Aber gerade weil diese neuen Züge auf Jahrzehnte im Einsatz sein werden, ist es so wichtig, dass man sicherstellt, auch über Jahrzehnte hinaus eine zuverlässige Einsatzbereitschaft sicherzustellen. Das gilt gerade in Bezug auf mögliche Kinderkrankheiten, aber auch langfristig, wenn Verschleißteile ersetzt werden müssen und die Fahrzeuge älter werden. Hier wäre es wichtig, dass man langfristige Wartungs- oder zumindest Ersatzteillieferverträge abschließt, um den Hersteller mit im Boot zu halten.
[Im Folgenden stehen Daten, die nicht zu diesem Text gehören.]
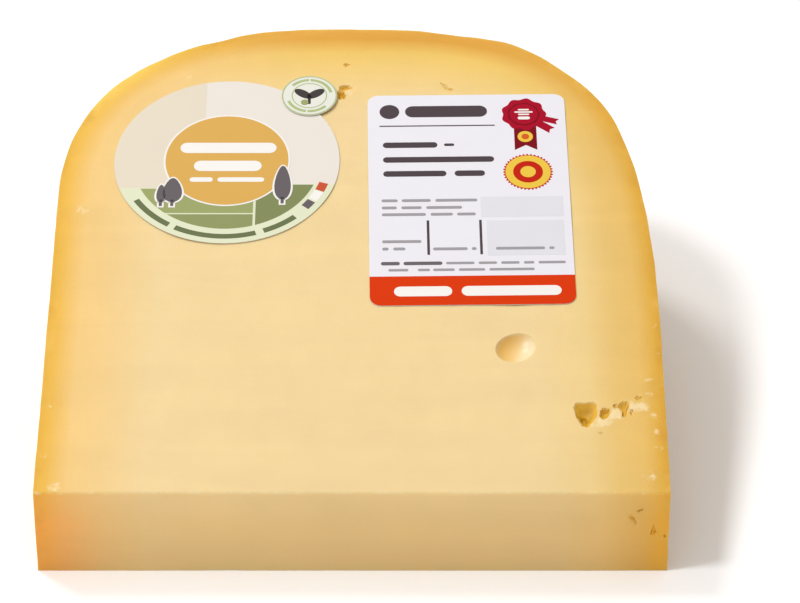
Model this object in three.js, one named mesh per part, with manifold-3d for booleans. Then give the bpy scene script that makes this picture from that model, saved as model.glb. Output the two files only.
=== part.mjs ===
// A wedge of firm wheel cheese that lies on one of its two radial cuts, with its tip cut off square and
// three paper stickers on the upper cut. Millimetres, +Z up. X runs across the wheel from face to face,
// Y runs outwards from the wheel's axis to its rim, and the origin is the middle of the wedge's foot.

import * as THREE from "three";
import { mergeVertices } from "three/addons/utils/BufferGeometryUtils.js";
import Module from "manifold-3d";

// The wheel and how it was cut.
const WHEEL_WIDTH = 115;
const PORTIONS = 24;
const FRONT_HEIGHT = 17.4;
const CUT_LENGTH = 120.7;
const WEDGE_ANGLE = (2 * Math.PI) / PORTIONS;
const TIP_CUT = FRONT_HEIGHT / Math.tan(WEDGE_ANGLE);
const WHEEL_RADIUS = TIP_CUT / Math.cos(WEDGE_ANGLE) + CUT_LENGTH;
const FRONT_Y = (TIP_CUT - WHEEL_RADIUS) / 2;

// The rounded edges of the wheel, where each flat face turns over into the rim: how far the turn reaches
// in from the face and in from the rim, and how long the curve holds to each before it turns away.
const LEFT_EDGE = { across: 50, deep: 46, faceHold: 32, rimHold: 27 };
const RIGHT_EDGE = { across: 53, deep: 85, faceHold: 60, rimHold: 45 };
const EDGE_STEPS = 22;
const FACE_STEPS = 14;
const LATHE_STEPS = 360;

// The rind is a little uneven, and it tucks in towards the wedge's foot.
const LUMP_HEIGHT = 0.28;
const TUCK_DEPTH = 0.4;
const TUCK_HEIGHT = 7;

// Round gas holes in the upper cut: the place across and up the cut, the mouth's width and the depth.
const ROUND_HOLES = [
  { x: 30.3, up: 34.9, mouth: 7.2, depth: 2.5 },
  { x: -2.3, up: 110.4, mouth: 1.7, depth: 0.9 },
  { x: -31.6, up: 113.0, mouth: 1.2, depth: 0.5 },
  { x: -36.4, up: 104.1, mouth: 1.3, depth: 0.5 },
];

// Angular pockets in the upper cut, where curd didn't knit. Each is a pit with a few flat sides.
const CURD_POCKETS = [
  { x: 42.7, up: 19.2, width: 5.4, depth: 2.4, sides: 3, turn: 180 },
  { x: 46.9, up: 19.0, width: 3.0, depth: 1.7, sides: 4, turn: 20 },
  { x: 50.7, up: 20.5, width: 2.8, depth: 1.5, sides: 5, turn: 0 },
  { x: 53.2, up: 22.8, width: 1.3, depth: 0.8, sides: 3, turn: 70 },
  { x: -1.6, up: 103.9, width: 2.6, depth: 1.3, sides: 4, turn: 35 },
  { x: -3.5, up: 101.9, width: 2.2, depth: 1.2, sides: 4, turn: 10 },
  { x: 19.6, up: 104.0, width: 1.9, depth: 0.9, sides: 3, turn: 130 },
];

// Smaller pockets in the front cut, placed across and up from the foot.
const FRONT_POCKETS = [
  { x: 50.6, up: 11.2, width: 1.8, depth: 0.8, sides: 4, turn: 25 },
  { x: 54.4, up: 9.0, width: 2.0, depth: 1.0, sides: 3, turn: 180 },
];

// Paper stickers on the upper cut: the middle's place across and up the cut, and the height of the underside.
const PAPER = 0.25;
const PAPER_GAP = 0.3;
const ROUND_LABEL = { x: -25.1, up: 83.3, diameter: 44, lift: PAPER_GAP };
const PRICE_LABEL = { x: 22.1, up: 73.5, width: 39, length: 56, corner: 2.4, turn: 0.8, lift: PAPER_GAP };
const SMALL_LABEL = { x: -9.3, up: 101.0, diameter: 11, lift: PAPER_GAP + PAPER + PAPER_GAP };
const CIRCLE_STEPS = 64;

const wasm = await Module();
wasm.setup();

// The upper cut's own frame: X across, Y up the slope from the front edge, and Z out of the cheese.
function upperCutFrame() {
  return new THREE.Matrix4().makeRotationX(WEDGE_ANGLE).setPosition(0, FRONT_Y, FRONT_HEIGHT);
}

// The front cut's frame: X across, Y up from the foot, and Z out of the cheese towards -Y.
function frontCutFrame() {
  return new THREE.Matrix4().makeRotationX(Math.PI / 2).setPosition(0, FRONT_Y, 0);
}

function toSolid(geometry) {
  const bare = geometry.clone();
  bare.deleteAttribute("normal");
  bare.deleteAttribute("uv");
  const merged = mergeVertices(bare, 1e-4);
  return new wasm.Manifold(
    new wasm.Mesh({
      numProp: 3,
      vertProperties: new Float32Array(merged.attributes.position.array),
      triVerts: new Uint32Array(merged.index.array),
    }),
  );
}

function toGeometry(solid) {
  const mesh = solid.getMesh();
  const geometry = new THREE.BufferGeometry();
  geometry.setAttribute("position", new THREE.BufferAttribute(mesh.vertProperties, 3));
  geometry.setIndex(new THREE.BufferAttribute(mesh.triVerts, 1));
  geometry.computeVertexNormals();
  return geometry;
}

// One rounded edge of the wheel as (radius, across) points, from the flat face to the rim.
function roundedEdge(edge, side) {
  const face = (side * WHEEL_WIDTH) / 2;
  const faceEnd = WHEEL_RADIUS - edge.deep;
  const rimEnd = face - side * edge.across;
  return new THREE.CubicBezierCurve(
    new THREE.Vector2(faceEnd, face),
    new THREE.Vector2(faceEnd + edge.faceHold, face),
    new THREE.Vector2(WHEEL_RADIUS, rimEnd + side * edge.rimHold),
    new THREE.Vector2(WHEEL_RADIUS, rimEnd),
  ).getPoints(EDGE_STEPS);
}

// A flat face of the wheel as points from the axis out to where its rounded edge begins.
function flatFace(edge, side) {
  const points = [];
  for (let i = 0; i < FACE_STEPS; i++) {
    points.push(new THREE.Vector2(((WHEEL_RADIUS - edge.deep) * i) / FACE_STEPS, (side * WHEEL_WIDTH) / 2));
  }
  return points;
}

function smoothStep(low, high, value) {
  const share = THREE.MathUtils.clamp((value - low) / (high - low), 0, 1);
  return share * share * (3 - 2 * share);
}

// How far the rind stands out from the true wheel at a point: long, shallow lumps, less the tuck.
function unevenness(point) {
  const across = Math.sin(point.x * 0.11 + 0.6) + 0.6 * Math.sin(point.x * 0.37 + point.y * 0.05);
  const along = Math.sin(point.y * 0.09 + point.z * 0.13 + 2.1);
  const tuck = TUCK_DEPTH * (1 - smoothStep(0, TUCK_HEIGHT, Math.abs(point.z)));
  return (LUMP_HEIGHT * (across + along)) / 2.6 - tuck;
}

// Turns the profile about the wheel's axis, which lies along X, and makes the rind uneven.
function wheel() {
  const left = [...flatFace(LEFT_EDGE, -1), ...roundedEdge(LEFT_EDGE, -1)];
  const right = [...flatFace(RIGHT_EDGE, 1), ...roundedEdge(RIGHT_EDGE, 1)];
  const geometry = new THREE.LatheGeometry([...left, ...right.reverse()], LATHE_STEPS);
  geometry.rotateZ(-Math.PI / 2);
  geometry.translate(0, FRONT_Y - TIP_CUT, 0);

  const { position, normal } = geometry.attributes;
  const point = new THREE.Vector3();
  const outward = new THREE.Vector3();
  for (let i = 0; i < position.count; i++) {
    point.fromBufferAttribute(position, i);
    outward.fromBufferAttribute(normal, i);
    point.addScaledVector(outward, unevenness(point));
    position.setXYZ(i, point.x, point.y, point.z);
  }
  return toSolid(geometry);
}

// The space between the two radial cuts and behind the front cut, as a bar across the whole wheel.
function wedgeSpace() {
  const far = WHEEL_RADIUS * 1.2;
  const side = new THREE.Shape()
    .moveTo(TIP_CUT, 0)
    .lineTo(far, 0)
    .lineTo(far, far * Math.tan(WEDGE_ANGLE))
    .lineTo(TIP_CUT, FRONT_HEIGHT);
  const geometry = new THREE.ExtrudeGeometry(side, { depth: 2 * WHEEL_WIDTH, bevelEnabled: false });
  geometry.translate(0, 0, -WHEEL_WIDTH);
  // Shape X becomes Y, shape Y becomes Z, and the extrusion runs along X.
  geometry.applyMatrix4(
    new THREE.Matrix4().makeBasis(
      new THREE.Vector3(0, 1, 0),
      new THREE.Vector3(0, 0, 1),
      new THREE.Vector3(1, 0, 0),
    ),
  );
  geometry.translate(0, FRONT_Y - TIP_CUT, 0);
  return toSolid(geometry);
}

// A shallow round hole: the ball whose cap has this mouth and depth, centred above the cut.
function roundHole(hole, frame) {
  const half = hole.mouth / 2;
  const ball = (half * half + hole.depth * hole.depth) / (2 * hole.depth);
  const geometry = new THREE.SphereGeometry(ball, 28, 18);
  geometry.rotateX(Math.PI / 2);
  geometry.translate(hole.x, hole.up, ball - hole.depth);
  geometry.applyMatrix4(frame);
  return toSolid(geometry);
}

// A pit with flat sides that narrows as it goes into the cheese, with its mouth a little above the cut.
function curdPocket(pocket, frame) {
  const rise = 0.5;
  const height = pocket.depth + rise;
  const mouth = ((pocket.width / 2) * height) / pocket.depth;
  const geometry = new THREE.CylinderGeometry(mouth, mouth * 0.25, height, pocket.sides);
  geometry.rotateX(Math.PI / 2);
  geometry.rotateZ(THREE.MathUtils.degToRad(pocket.turn));
  geometry.translate(pocket.x, pocket.up, rise - height / 2);
  geometry.applyMatrix4(frame);
  return toSolid(geometry);
}

function cheese() {
  const upper = upperCutFrame();
  const front = frontCutFrame();
  let solid = wheel().intersect(wedgeSpace());
  for (const hole of ROUND_HOLES) {
    solid = solid.subtract(roundHole(hole, upper));
  }
  for (const pocket of CURD_POCKETS) {
    solid = solid.subtract(curdPocket(pocket, upper));
  }
  for (const pocket of FRONT_POCKETS) {
    solid = solid.subtract(curdPocket(pocket, front));
  }
  const material = new THREE.MeshStandardMaterial({ color: 0xf3d9a0, roughness: 0.5, metalness: 0 });
  const mesh = new THREE.Mesh(toGeometry(solid), material);
  mesh.name = "cheese";
  return mesh;
}

function roundedRectangle(width, length, corner) {
  const x = width / 2;
  const y = length / 2;
  return new THREE.Shape()
    .moveTo(-x + corner, -y)
    .lineTo(x - corner, -y)
    .absarc(x - corner, -y + corner, corner, -Math.PI / 2, 0)
    .lineTo(x, y - corner)
    .absarc(x - corner, y - corner, corner, 0, Math.PI / 2)
    .lineTo(-x + corner, y)
    .absarc(-x + corner, y - corner, corner, Math.PI / 2, Math.PI)
    .lineTo(-x, -y + corner)
    .absarc(-x + corner, -y + corner, corner, Math.PI, Math.PI * 1.5);
}

// A sticker cut to an outline, lying in the upper cut's frame.
function sticker(name, outline, curveSteps, label, color) {
  const geometry = new THREE.ExtrudeGeometry(outline, {
    depth: PAPER,
    bevelEnabled: false,
    curveSegments: curveSteps,
  });
  const material = new THREE.MeshStandardMaterial({ color, roughness: 0.55, metalness: 0 });
  const mesh = new THREE.Mesh(geometry, material);
  mesh.name = name;
  mesh.position.set(label.x, label.up, label.lift);
  mesh.rotation.z = THREE.MathUtils.degToRad(label.turn ?? 0);
  return mesh;
}

function disc(diameter) {
  return new THREE.Shape().absarc(0, 0, diameter / 2, 0, 2 * Math.PI);
}

function stickers() {
  const group = new THREE.Group();
  group.position.set(0, FRONT_Y, FRONT_HEIGHT);
  group.rotation.x = WEDGE_ANGLE;
  const price = roundedRectangle(PRICE_LABEL.width, PRICE_LABEL.length, PRICE_LABEL.corner);
  group.add(
    sticker("round_label", disc(ROUND_LABEL.diameter), CIRCLE_STEPS, ROUND_LABEL, 0xede3d2),
    sticker("price_label", price, 8, PRICE_LABEL, 0xeeebf0),
    sticker("small_label", disc(SMALL_LABEL.diameter), CIRCLE_STEPS / 2, SMALL_LABEL, 0xe8ebd8),
  );
  return group;
}

// Shifts the whole so that the middle of the cheese's foot is the origin, since the lumps are uneven.
function portion() {
  const wedge = cheese();
  const box = new THREE.Box3().setFromBufferAttribute(wedge.geometry.attributes.position);
  const middle = box.getCenter(new THREE.Vector3());
  const group = new THREE.Group();
  group.add(wedge, stickers());
  group.position.set(-middle.x, -middle.y, -box.min.z);
  return group;
}

export default portion();
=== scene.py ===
"""A wedge of firm wheel cheese with three paper stickers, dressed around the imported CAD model."""

import math
import random

import bpy
import numpy as np
from mathutils import Matrix, Vector


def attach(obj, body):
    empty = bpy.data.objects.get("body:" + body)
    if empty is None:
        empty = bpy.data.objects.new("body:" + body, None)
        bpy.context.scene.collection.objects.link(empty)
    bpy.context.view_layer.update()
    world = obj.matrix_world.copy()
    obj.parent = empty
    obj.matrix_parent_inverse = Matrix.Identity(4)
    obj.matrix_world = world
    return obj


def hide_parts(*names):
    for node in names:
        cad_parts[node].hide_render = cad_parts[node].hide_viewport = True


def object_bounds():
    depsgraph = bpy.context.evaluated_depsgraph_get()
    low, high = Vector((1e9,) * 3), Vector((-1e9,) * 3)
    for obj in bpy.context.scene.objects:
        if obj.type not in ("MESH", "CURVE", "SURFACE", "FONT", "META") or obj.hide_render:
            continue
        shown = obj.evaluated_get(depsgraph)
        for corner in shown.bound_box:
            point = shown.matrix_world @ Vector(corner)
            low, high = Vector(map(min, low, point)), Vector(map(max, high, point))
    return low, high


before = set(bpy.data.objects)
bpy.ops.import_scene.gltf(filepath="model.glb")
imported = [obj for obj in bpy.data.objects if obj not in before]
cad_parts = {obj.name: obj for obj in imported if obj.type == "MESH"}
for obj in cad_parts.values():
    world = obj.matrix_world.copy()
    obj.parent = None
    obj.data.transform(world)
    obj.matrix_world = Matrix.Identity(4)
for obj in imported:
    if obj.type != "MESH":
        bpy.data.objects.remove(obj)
CAD_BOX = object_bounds()

MM = 0.001

# The wheel and how it was cut, as the CAD part has them. The wheel's axis lies along X at AXIS_Y.
WHEEL_WIDTH = 115 * MM
CUT_LENGTH = 120.7 * MM
FRONT_HEIGHT = 17.4 * MM
WEDGE_ANGLE = math.radians(15)
TIP_CUT = FRONT_HEIGHT / math.tan(WEDGE_ANGLE)
OVERCUT = math.radians(2)
WHEEL_RADIUS = TIP_CUT / math.cos(WEDGE_ANGLE) + CUT_LENGTH
FRONT_Y = CAD_BOX[0].y
AXIS_Y = FRONT_Y - TIP_CUT

# The wheel's rounded edges: how far each reaches in from the flat face and from the rim, and how long
# the curve holds to each before it turns away.
LEFT_EDGE = {"across": 50 * MM, "deep": 46 * MM, "face_hold": 32 * MM, "rim_hold": 27 * MM}
RIGHT_EDGE = {"across": 53 * MM, "deep": 85 * MM, "face_hold": 60 * MM, "rim_hold": 45 * MM}
OUTLINE_STEPS = 48
SECTOR_STEPS = 24
# Straight stretches of the outline longer than this are divided too.
LONG_EDGE = 8 * MM
LONG_EDGE_CUTS = 30

# The surround's light low down, where it is warm and dim, and straight overhead.
HORIZON_LIGHT = (0.170, 0.158, 0.145)
ZENITH_LIGHT = (0.90, 0.88, 0.86)
LAMP_COLOR = (0.99, 0.99, 1.0)
FLOOR_SIZE = 6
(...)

Ein Blick in die Nachbarstadt Wuppertal zeigt, was passiert, wenn der Hersteller nach dem Ende einer kurzen Gewährleistungsfrist nur gegen hohe Honorare weiter zur Verfügung steht: Anstatt dass wartungsfreundliche Fahrzeuge entstehen, gibt es großen Ärger und unkalkulierbare Kosten, weil man sich seitens der Hersteller jede einzelne Beratungsleistung teuer bezahlen lässt. Im Grunde ist die Wuppertaler Schwebebahn das Paradebeispiel vor unser aller Augen, was passieren kann, wenn ein kommunales Unternehmen meint, alles selbst zu können.
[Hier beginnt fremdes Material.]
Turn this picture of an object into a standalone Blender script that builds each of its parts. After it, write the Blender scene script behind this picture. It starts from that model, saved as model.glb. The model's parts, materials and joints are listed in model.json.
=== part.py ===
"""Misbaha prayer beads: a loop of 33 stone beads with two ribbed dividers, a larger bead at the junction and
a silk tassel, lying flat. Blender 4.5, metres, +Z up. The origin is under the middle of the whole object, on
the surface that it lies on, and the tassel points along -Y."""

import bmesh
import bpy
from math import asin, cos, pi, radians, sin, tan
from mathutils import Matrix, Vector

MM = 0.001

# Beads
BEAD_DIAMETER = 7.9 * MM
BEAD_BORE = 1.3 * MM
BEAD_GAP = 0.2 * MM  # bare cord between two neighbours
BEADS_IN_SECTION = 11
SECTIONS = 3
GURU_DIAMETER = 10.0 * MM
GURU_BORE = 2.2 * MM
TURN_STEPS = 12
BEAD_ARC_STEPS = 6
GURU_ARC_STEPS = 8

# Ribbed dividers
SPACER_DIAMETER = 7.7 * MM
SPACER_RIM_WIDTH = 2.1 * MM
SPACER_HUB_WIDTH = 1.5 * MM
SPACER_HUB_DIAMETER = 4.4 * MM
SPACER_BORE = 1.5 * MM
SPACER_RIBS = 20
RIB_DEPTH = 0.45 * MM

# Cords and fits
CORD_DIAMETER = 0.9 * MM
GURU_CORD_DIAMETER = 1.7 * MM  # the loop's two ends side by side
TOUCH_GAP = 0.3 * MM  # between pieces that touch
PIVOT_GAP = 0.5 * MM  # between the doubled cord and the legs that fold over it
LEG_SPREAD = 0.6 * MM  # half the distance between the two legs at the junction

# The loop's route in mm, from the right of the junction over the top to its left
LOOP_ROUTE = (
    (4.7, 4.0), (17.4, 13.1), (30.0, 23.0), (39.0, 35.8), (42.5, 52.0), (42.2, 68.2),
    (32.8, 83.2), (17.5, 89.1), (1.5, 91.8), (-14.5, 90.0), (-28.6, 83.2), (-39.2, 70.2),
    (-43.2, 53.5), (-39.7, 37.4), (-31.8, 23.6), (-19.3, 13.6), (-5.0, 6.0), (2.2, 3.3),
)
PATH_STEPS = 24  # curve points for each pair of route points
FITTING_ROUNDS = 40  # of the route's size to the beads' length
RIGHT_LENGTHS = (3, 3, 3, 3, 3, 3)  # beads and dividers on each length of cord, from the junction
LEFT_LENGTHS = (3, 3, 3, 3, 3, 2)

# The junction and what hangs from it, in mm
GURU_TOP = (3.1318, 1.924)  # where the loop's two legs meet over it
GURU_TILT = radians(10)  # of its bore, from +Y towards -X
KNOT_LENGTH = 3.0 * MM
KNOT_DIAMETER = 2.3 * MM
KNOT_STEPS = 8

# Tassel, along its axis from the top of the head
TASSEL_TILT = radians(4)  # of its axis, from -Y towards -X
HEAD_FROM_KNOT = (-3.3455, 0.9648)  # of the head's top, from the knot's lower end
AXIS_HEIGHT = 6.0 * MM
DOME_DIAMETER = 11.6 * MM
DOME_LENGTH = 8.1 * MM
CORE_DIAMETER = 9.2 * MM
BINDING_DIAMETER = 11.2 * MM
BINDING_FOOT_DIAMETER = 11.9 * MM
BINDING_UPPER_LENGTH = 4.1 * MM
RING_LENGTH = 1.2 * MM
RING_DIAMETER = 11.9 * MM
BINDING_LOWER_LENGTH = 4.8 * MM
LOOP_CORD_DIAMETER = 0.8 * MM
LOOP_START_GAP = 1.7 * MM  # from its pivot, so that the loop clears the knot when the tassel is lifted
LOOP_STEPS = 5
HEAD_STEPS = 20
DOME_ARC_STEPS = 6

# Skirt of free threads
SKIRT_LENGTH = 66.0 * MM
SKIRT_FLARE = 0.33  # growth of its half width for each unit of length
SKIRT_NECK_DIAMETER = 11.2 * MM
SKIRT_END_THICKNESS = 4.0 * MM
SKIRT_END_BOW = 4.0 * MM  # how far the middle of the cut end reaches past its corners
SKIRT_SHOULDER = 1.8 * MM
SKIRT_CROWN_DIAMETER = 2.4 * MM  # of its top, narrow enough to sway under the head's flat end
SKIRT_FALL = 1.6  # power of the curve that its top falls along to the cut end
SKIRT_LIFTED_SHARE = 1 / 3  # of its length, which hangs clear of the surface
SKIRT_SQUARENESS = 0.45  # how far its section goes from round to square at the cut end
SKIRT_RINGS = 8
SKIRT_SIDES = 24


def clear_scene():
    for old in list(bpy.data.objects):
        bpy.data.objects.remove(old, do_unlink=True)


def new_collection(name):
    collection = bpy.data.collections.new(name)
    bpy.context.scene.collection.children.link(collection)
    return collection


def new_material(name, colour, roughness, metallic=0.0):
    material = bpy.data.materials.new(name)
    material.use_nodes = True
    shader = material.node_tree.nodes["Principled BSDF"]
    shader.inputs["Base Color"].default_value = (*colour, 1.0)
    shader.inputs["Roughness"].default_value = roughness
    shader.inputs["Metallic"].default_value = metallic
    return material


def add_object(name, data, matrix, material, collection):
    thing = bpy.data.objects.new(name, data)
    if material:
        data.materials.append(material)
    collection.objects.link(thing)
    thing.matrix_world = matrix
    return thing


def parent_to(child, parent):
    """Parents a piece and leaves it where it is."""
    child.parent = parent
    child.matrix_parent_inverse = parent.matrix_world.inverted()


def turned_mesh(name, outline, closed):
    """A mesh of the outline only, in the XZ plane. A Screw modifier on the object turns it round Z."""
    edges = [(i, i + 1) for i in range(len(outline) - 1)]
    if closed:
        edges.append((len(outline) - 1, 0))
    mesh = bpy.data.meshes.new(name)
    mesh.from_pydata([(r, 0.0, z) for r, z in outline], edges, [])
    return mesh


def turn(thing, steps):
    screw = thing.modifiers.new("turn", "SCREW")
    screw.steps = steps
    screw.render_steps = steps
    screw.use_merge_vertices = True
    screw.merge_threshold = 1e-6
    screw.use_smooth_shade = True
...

Jetzt wird sicher das Argument kommen, dass man die aus juristischer Sicht als „Straßenbahn besonderer Bauart“ laufende Wuppertaler Schwebebahn nicht so ohne weiteres mit einer stinknormalen Straßenbahn im urbanen Verkehr vergleichen kann. Ich aber sage Ihnen: Man kann es sehr wohl, nicht umsonst waren die Schwebebahn-Triebzüge der 1970er Jahre eine Menge über weite Strecken baugleich mit in Nürnberg und München eingesetzten U-Bahnfahrzeugen.

So absonderlich ist das ganze dann doch nicht und was passiert denn, wenn es drei oder fünf Jahre nach der Auslieferung größere Probleme mit den neuen Zügen gibt? Natürlich ist das Thema Herstellerwartung immer so eine Sache, aber wenn man ins europäische Ausland guckt, da ist es mitnichten so, dass reihenweise Mechatroniker entlassen und durch Mitarbeiter der Hersteller ersetzt werden oder dass man die Leute zu schlechteren Konditionen womöglich über Leiharbeitsfirmen zurück in die alten Jobs holt, sondern da sind es oftmals nur kaufmännische Aspekte, die eine Rolle spielen mit Angestellten der Verkehrsbetriebe in den Werkstätten.

Niemand möchte, dass die Verkehrsunternehmen eigene Kompetenzen abbauen, aber die Hersteller müssen einen Eigenanreiz haben, wartungsfreundliche Fahrzeuge zu produzieren anstatt auf Dauer Ersatzteile und Beratungsleistungen verkaufen zu können. In den kommenden Jahrzehnten werden wir sehen, ob es in Köln so klappt wie gewünscht. Ich hoffe es für die Kölner sehr.